Life in Hell: c’est le cas de le dire !

Classé dans : Actualité, Littérature, Musique, Théâtre — Miklos @ 3:30

« En l’an 1462, un certain Jean Faust, qui se disait citoyen de Mayence, vint à Paris et obtint une audience du roi Louis XI, auquel il fait un présent rare. Ce présent était une superbe Bible in-folio que ledit Faust affirmait avoir copiée et écrite toute entière de sa propre main… » — François-Victor Hugo, introduction à sa traduction du Faust de Christophe Marlowe, Paris, 1858.
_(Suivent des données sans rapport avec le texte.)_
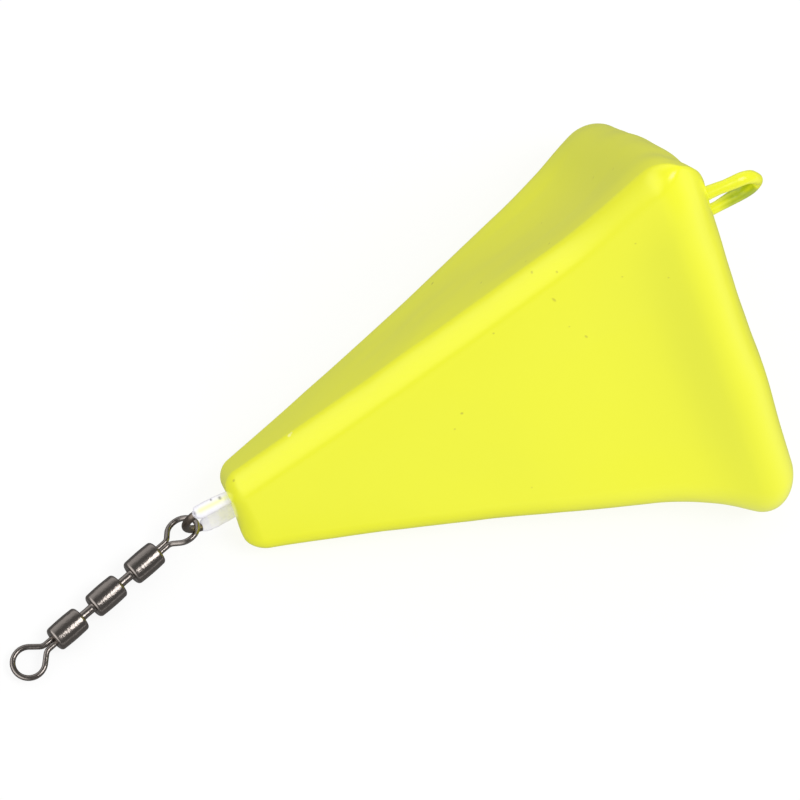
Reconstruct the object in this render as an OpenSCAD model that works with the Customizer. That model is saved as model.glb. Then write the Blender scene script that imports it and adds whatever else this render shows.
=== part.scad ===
// Sea fishing sinker: a coated three-sided lead pyramid with a cast-in wire eye
// at each end and a triple-barrel rolling swivel on the narrow one.
// Millimetres. The sinker lies on one face: +X runs to the wide end, +Z is up,
// and the origin is on the ground under the middle of the whole part.

/* [Body] */
// Length of the coated body along its own axis
body_len = 66.8; // [60:0.1:80]
// Side of the triangle at the narrow end, to its sharp corners
narrow_side = 15.8; // [15.4:0.1:18]
// Side of the triangle at the wide end, to its sharp corners
wide_side = 68.5; // [64:0.1:76]
// Rounding of the upper long edge, the ridge
ridge_r = 2.5; // [2.2:0.1:3.2]
// Rounding of the two lower long edges where they start at the narrow end
narrow_edge_r = 3.2; // [2.8:0.1:3.6]
// Rounding that the lower long edges grow to near the wide end
wide_edge_r = 7.1; // [6.4:0.1:9]
// Rounding of the two lower corners of the rim at the wide end
rim_corner_r = 7.7; // [7.4:0.1:8.6]
// Rounding round the narrow end
narrow_rim_r = 1.9; // [1.4:0.1:2.2]
// Rounding round the wide end
wide_rim_r = 6.8; // [5.6:0.1:6.9]
// How far the long edges bow inwards half way along
edge_bow = 0.7; // [0:0.1:2]
// How far the rim corners flare outwards
lip_flare = 2.3; // [0:0.1:3]
// How far the rim corners sweep back from the crown of the wide end
corner_sweep = 4.5; // [2:0.1:8]
// Sideways lean of the wide end, as a share of the distance from the middle
lean_share = 0.05; // [0:0.01:0.08]

/* [Coating] */
// Thickness of the white base coat
base_coat_t = 0.12; // [0.05:0.01:0.3]
// Thickness of the yellow top coat
top_coat_t = 0.2; // [0.1:0.01:0.4]
// Thickness of the yellow film on the tow eye
eye_film_t = 0.25; // [0.1:0.01:0.3]
// Thickness of the white run of coating on the front loop
loop_run_t = 0.42; // [0.2:0.01:0.5]

/* [Cast-in wire] */
// Diameter of the stainless wire
wire_d = 1; // [0.8:0.05:1.2]
// Width of the tow eye between wire centres
tow_width = 5.4; // [5:0.1:8]
// How far the tow eye stands out of the crown of the wide end
tow_out = 6.8; // [6.4:0.1:9]
// Height of the tow eye above the body's own axis
tow_up = 20.2; // [16:0.1:22]
// Length of wire from the tow eye's bow to its anchor bends
tow_leg = 12; // [9:0.1:16]
// Height of the front loop above the body's own axis
loop_up = 0.8; // [0.2:0.1:1]
// How far the front loop stands to the side of the body's own axis
loop_side = 0.2; // [0:0.1:0.6]
// Width of the front loop between wire centres
loop_width = 5.8; // [5:0.1:6.2]
// How far the front loop stands out of the narrow end
loop_out = 6.8; // [6.2:0.1:8]
// Length of wire from the front loop's bow to its anchor bends
loop_leg = 15; // [10:0.1:20]
// Radius of the anchor bends
anchor_bend_r = 1.8; // [1.2:0.1:2.5]
// Length of the anchor's straight end
anchor_end = 1.6; // [1:0.1:3]

/* [Swivel] */
// Diameter of a barrel
barrel_d = 3.3; // [3:0.05:4]
// Length of a barrel
barrel_len = 4.4; // [4:0.1:6]
// Wall of a barrel
barrel_wall = 0.45; // [0.3:0.05:0.5]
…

Akbar aime Faust. Pour les esprits mal tournés, il précise que c’est Faust qu’il adore. Il l’a découvert enfant à l’opéra dans l’œuvre de Gounod. Depuis, la magie de l’œuvre – ou du moins de certains de ses passages les plus mémorables – ne s’estompe pas (contrairement à celle de Fantasia qu’il a vu une fois de trop), c’est « un rêve charmant qui n’a de cesse de l’éblouir », à l’instar de Victoria de los Angeles dans L’air des bijoux si magistralement repris par la sublime Bianca Castafiore, ou du Salut ! demeure chaste et pure que chante Nicolai Gedda avec des intentions qui n’ont rien de chaste ni de pur à l’égard de l’âme innocente et divine qui y est présente.

Car c’est justement de magie qu’il s’agit (comme d’ailleurs dans Fantasia) : Faust est avide d’en connaître tous les secrets pour les pouvoirs illimités qu’elle lui accordera, et au diable son âme (c’est le cas de le dire, opine Akbar) : le hic et nunc compte plus que le futur lointain même s’il sera l’objet d’un réchauffement infernal. En ce sens Faust est bien inscrit dans la modernité. Mais en sus, ce n’est pas un savant : c’est un savant fou.

Le personnage à l’origine de la légende a vécu en Allemagne au XVe siècle. Il commence par étudier la théologie – pour percer le secret des dieux ? – puis la médecine – le secret des corps vivants – et enfin l’astrologie – le secret du futur, de la vie éternelle, de la victoire sur la mort. L’homme veut savoir. Or depuis la scène symbolique de « l’arbre de science de bien et mal » (dans la traduction que donne Castellion de la Genèse), on sait que le savoir se paie parfois très cher : comme le dit l’Ecclésiaste, « car tant de sagesse, tant de chagrin : et qui plus apprend, plus se tourmente ».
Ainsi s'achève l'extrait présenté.